1. **Basic Agent Creation** - Simple Q&A agents with streaming
2. **Multi-Turn Conversations** - Maintaining context across conversations
3. **RAG Integration** - Adding knowledge bases to your agents  
4. **MCP Tools** - Extending agents with Model Context Protocol tools

## Prerequisites

- Llama Stack server running: `llama stack run starter --port 8321`
- A model provider configured (Ollama, Fireworks, etc.)
- Python 3.10+

## Setup

In [1]:
# Import required libraries
import json
from typing import Any, Dict

from llama_stack_client import LlamaStackClient, Agent
from llama_stack_client.types import UserMessage

# Initialize client
client = LlamaStackClient(base_url="http://localhost:8321")

print("✅ Client initialized successfully!")
print(f"   Base URL: http://localhost:8321")

✅ Client initialized successfully!
   Base URL: http://localhost:8321


In [2]:
# Create a basic agent using the Agent class
agent = Agent(
    client=client,
    model="ollama/llama3.3:70b",
    instructions="You are a helpful AI assistant that can answer questions and help with tasks.",
)

print("✅ Created agent successfully")

✅ Created agent successfully


---

# Part 1: Basic Agent Example

Let's start with a simple agent that can answer questions.
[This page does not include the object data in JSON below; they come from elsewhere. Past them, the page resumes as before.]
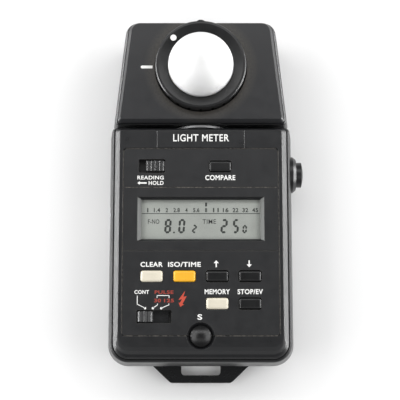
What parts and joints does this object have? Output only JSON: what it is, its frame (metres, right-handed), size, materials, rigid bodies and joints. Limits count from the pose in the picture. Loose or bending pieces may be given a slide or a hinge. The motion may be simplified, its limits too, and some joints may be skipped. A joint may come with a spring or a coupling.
{
  "type": "handheld light meter",
  "caption": "Pocket exposure meter with a swivelling head, turning white dome diffuser, small display, push keys, slide switches and a strap lug.",
  "frame": {"origin": "on the back plane of the case, on the swivel axis's line and at about half the overall length", "axes": "lying on its back: +Z out of the front face, +Y towards the swivel head, +X to the right seen from the front"},
  "size_m": [0.0692, 0.1281, 0.0386],
  "materials": {
    "case_black": "fine spark-eroded texture",
    "panel_black": "fine texture",
    "knob_black": "satin",
    "key_black": "satin",
    "key_cream": "satin",
    "key_orange": "satin",
    "button_gloss": "polished",
    "rubber_grey": "matt",
    "switch_grey": "matt",
    "white_plastic": "matt",
    "opal_white": "opal, satin",
    "plate_grey": "satin",
    "steel": "plated",
    "cell_steel": "plated",
    "alloy": "turned",
    "collar_satin": "satin anodised",
    "brass": "plated",
    "board_green": "lacquered",
    "chip_black": "moulded",
    "lead_grey": "matt",
    "lcd_grey": "satin polariser",
    "reflector": "matt",
    "photocell": "glossy",
    "clear_pane": "clear, polished",
    "filter_glass": "polished"
  },
  "bodies": {
    "body": {"front_case": "case_black", "rear_case": "case_black", "strap_lug": "case_black", "control_panel": "panel_black", "case_screws": "steel", "data_plate": "plate_grey", "key_mat": "rubber_grey", "measuring_button_collar": "knob_black", "mode_switch": "switch_grey", "lock_switch": "switch_grey", "measuring_switch": "switch_grey", "lead_socket": "switch_grey", "memory_spring": "steel", "measuring_button_spring": "steel", "battery_spring": "steel", "battery_contact": "steel", "click_spring": "steel", "swivel_bush": "collar_satin", "sync_shell": "alloy", "sync_contact": "brass", "sync_insulator": "white_plastic", "main_board": "board_green", "board_chips": "chip_black", "battery": "cell_steel", "lcd_window": "clear_pane", "lcd_glass": "lcd_grey", "lcd_reflector": "reflector", "lcd_frame": "switch_grey", "zebra_strips": "rubber_grey"},
    "head": {"head_front_case": "case_black", "head_rear_case": "case_black", "head_screws": "steel", "swivel_tube": "alloy", "click_disc": "steel", "wave_washer": "steel", "retaining_ring": "steel", "bayonet_mount": "alloy", "cell_holder": "switch_grey", "cell_filter": "filter_glass", "photocell": "photocell", "head_board": "board_green", "head_lead": "lead_grey"},
    "diffuser": {"diffuser_ring": "knob_black", "spherical_diffuser": "opal_white"},
    "mode_selector": {"mode_knob": "knob_black"},
    "measure_lock": {"lock_knob": "knob_black"},
    "memory_key": {"memory_button": "button_gloss"},
    "measuring_key": {"measuring_button": "knob_black"},
    "battery_door": {"battery_cover": "case_black"},
    "clear_key": {"clear_key": "key_cream"},
    "time_key": {"time_key": "key_orange"},
    "up_key": {"up_key": "key_black"},
    "down_key": {"down_key": "key_black"},
    "recall_key": {"recall_key": "key_cream"},
    "value_key": {"value_key": "key_black"},
    "average_key": {"average_key": "key_black"}
  },
  "joints": [
    {"name": "head_swivel", "type": "hinge", "parent": "body", "child": "head", "pos_m": [0, 0.0252, 0.01225], "axis": [0, 1, 0], "range_deg": [-90, 180]},
    {"name": "diffuser_turn", "type": "hinge", "parent": "head", "child": "diffuser", "pos_m": [0, 0.0467, 0.0218], "axis": [0, 0, 1], "range_deg": [0, 45]},
    {"name": "mode_slide", "type": "slide", "parent": "body", "child": "mode_selector", "axis": [1, 0, 0], "range_m": [0, 0.0056]},
    {"name": "lock_slide", "type": "slide", "parent": "body", "child": "measure_lock", "axis": [-1, 0, 0], "range_m": [0, 0.0024]},
    {"name": "battery_door_slide", "type": "slide", "parent": "body", "child": "battery_door", "axis": [0, -1, 0], "range_m": [0, 0.022]},
    {"name": "memory_press", "type": "slide", "parent": "body", "child": "memory_key", "axis": [0, 0, -1], "range_m": [0, 0.0012], "stiffness_N_per_m": 400, "deforming": ["memory_spring"]},
    {"name": "measuring_press", "type": "slide", "parent": "body", "child": "measuring_key", "axis": [-1, 0, 0], "range_m": [0, 0.0015], "stiffness_N_per_m": 400, "deforming": ["measuring_button_spring"]},
    {"name": "clear_press", "type": "slide", "parent": "body", "child": "clear_key", "axis": [0, 0, -1], "range_m": [0, 0.001], "stiffness_N_per_m": 300},
    {"name": "time_press", "type": "slide", "parent": "body", "child": "time_key", "axis": [0, 0, -1], "range_m": [0, 0.001], "stiffness_N_per_m": 300},
    {"name": "up_press", "type": "slide", "parent": "body", "child": "up_key", "axis": [0, 0, -1], "range_m": [0, 0.001], "stiffness_N_per_m": 300},
    {"name": "down_press", "type": "slide", "parent": "body", "child": "down_key", "axis": [0, 0, -1], "range_m": [0, 0.001], "stiffness_N_per_m": 300},
    {"name": "recall_press", "type": "slide", "parent": "body", "child": "recall_key", "axis": [0, 0, -1], "range_m": [0, 0.001], "stiffness_N_per_m": 300},
    {"name": "value_press", "type": "slide", "parent": "body", "child": "value_key", "axis": [0, 0, -1], "range_m": [0, 0.001], "stiffness_N_per_m": 300},
    {"name": "average_press", "type": "slide", "parent": "body", "child": "average_key", "axis": [0, 0, -1], "range_m": [0, 0.001], "stiffness_N_per_m": 300}
  ]
}
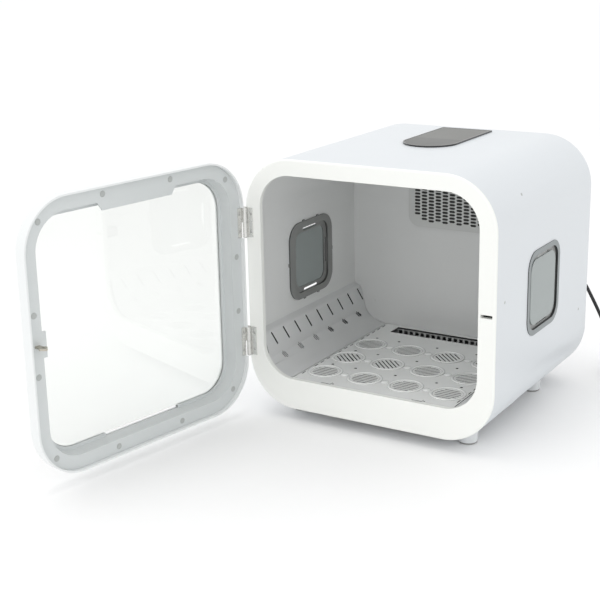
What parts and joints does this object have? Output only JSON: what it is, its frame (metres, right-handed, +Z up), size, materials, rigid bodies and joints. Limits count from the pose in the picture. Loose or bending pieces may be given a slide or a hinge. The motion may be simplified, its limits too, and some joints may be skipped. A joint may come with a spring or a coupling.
{
  "type": "warm-air drying cabinet",
  "caption": "Boxy white warm-air drying cabinet with rounded edges, a see-through door hinged open, a slotted floor plate, side air ducts, side windows and a touch panel on top.",
  "frame": {"origin": "on the surface the cabinet stands on, under the middle of the closed cabinet body's footprint; the door, cord, coil and plug are not counted", "axes": "+X to the cabinet's right as seen from the front, +Y to the back, +Z up"},
  "size_m": [0.6656, 0.9712, 0.4528],
  "materials": {
    "shell": "satin",
    "frame_plastic": "satin",
    "chamber_plastic": "satin",
    "duct_plastic": "satin",
    "floor_plastic": "satin",
    "base_plastic": "moulded",
    "grille_plastic": "moulded",
    "filter_fleece": "pleated",
    "bezel_plastic": "satin",
    "window_pane": "smoked clear plastic",
    "clip_plastic": "satin",
    "panel_rim": "gloss",
    "panel_lens": "gloss tinted",
    "board": "solder mask",
    "foot_plastic": "moulded",
    "pad_rubber": "matt",
    "screw_steel": "bright",
    "works_plastic": "moulded",
    "motor_steel": "plated",
    "rotor_plastic": "moulded",
    "duct_steel": "galvanised",
    "heater_alloy": "finned",
    "hinge_steel": "brushed",
    "pin_steel": "turned",
    "door_white": "satin",
    "door_grey": "satin",
    "door_clear": "clear acrylic",
    "plug_grey": "moulded",
    "striker_steel": "stamped",
    "spring_steel": "drawn",
    "latch_plastic": "moulded",
    "cord_black": "satin",
    "plug_black": "moulded"
  },
  "bodies": {
    "cabinet": {"outer_shell": "shell", "front_frame": "frame_plastic", "inner_liner": "chamber_plastic", "back_wall": "chamber_plastic", "base_plate": "base_plastic", "rear_cover": "shell", "side_duct_left": "duct_plastic", "side_duct_right": "duct_plastic", "outlet_grille": "grille_plastic", "intake_grille": "grille_plastic", "air_filter": "filter_fleece", "window_bezel_left": "bezel_plastic", "window_bezel_right": "bezel_plastic", "window_pane_left": "window_pane", "window_pane_right": "window_pane", "window_clip_left": "clip_plastic", "window_clip_right": "clip_plastic", "panel_surround": "panel_rim", "control_panel": "panel_lens", "display_board": "board", "foot_front_left": "foot_plastic", "foot_front_right": "foot_plastic", "foot_rear_left": "foot_plastic", "foot_rear_right": "foot_plastic", "foot_pad_front_left": "pad_rubber", "foot_pad_front_right": "pad_rubber", "foot_pad_rear_left": "pad_rubber", "foot_pad_rear_right": "pad_rubber", "shell_screws": "screw_steel", "main_board": "board", "blower_housing": "works_plastic", "blower_motor": "motor_steel", "heater_duct": "duct_steel", "ptc_heater": "heater_alloy", "temperature_probe": "screw_steel", "hinge_leaf_frame_upper": "hinge_steel", "hinge_leaf_frame_lower": "hinge_steel", "hinge_pin_upper": "pin_steel", "hinge_pin_lower": "pin_steel", "hinge_screws_frame": "screw_steel", "latch_housing": "latch_plastic", "latch_spring": "spring_steel", "strain_relief": "cord_black", "power_cord": "cord_black", "power_cord_coil": "cord_black", "cord_tie": "cord_black", "plug": "plug_black"},
    "door": {"hinge_leaf_door_upper": "hinge_steel", "hinge_leaf_door_lower": "hinge_steel", "hinge_screws_door": "screw_steel", "door_frame": "door_white", "door_ring": "door_grey", "door_pane": "door_clear", "door_plugs": "plug_grey", "latch_striker": "striker_steel"},
    "rotor": {"blower_rotor": "rotor_plastic"},
    "floor": {"floor_plate": "floor_plastic"},
    "plunger": {"latch_plunger": "latch_plastic"}
  },
  "joints": [
    {"name": "door_hinge", "type": "hinge", "parent": "cabinet", "child": "door", "pos_m": [-0.224, -0.219, 0.235], "axis": [0, 0, -1], "range_deg": [-100, 50]},
    {"name": "rotor_spin", "type": "hinge", "parent": "cabinet", "child": "rotor", "pos_m": [-0.018, 0.1595, 0.335], "axis": [0, 1, 0], "continuous": true},
    {"name": "floor_lift", "type": "slide", "parent": "cabinet", "child": "floor", "axis": [0, 0, 1], "range_m": [0, 0.1]},
    {"name": "plunger_press", "type": "slide", "parent": "cabinet", "child": "plunger", "axis": [0, 1, 0], "range_m": [0, 0.004], "stiffness_N_per_m": 300, "deforming": ["latch_spring"]}
  ]
}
This demonstrates:
- Agent creation with basic configuration
- Session management
- Streaming responses

In [3]:
# Create agent session
basic_session_id = agent.create_session(session_name="basic_example_session")

print(f"✅ Created session: {basic_session_id}")

INFO:httpx:HTTP Request: POST http://localhost:8321/v1/conversations "HTTP/1.1 200 OK"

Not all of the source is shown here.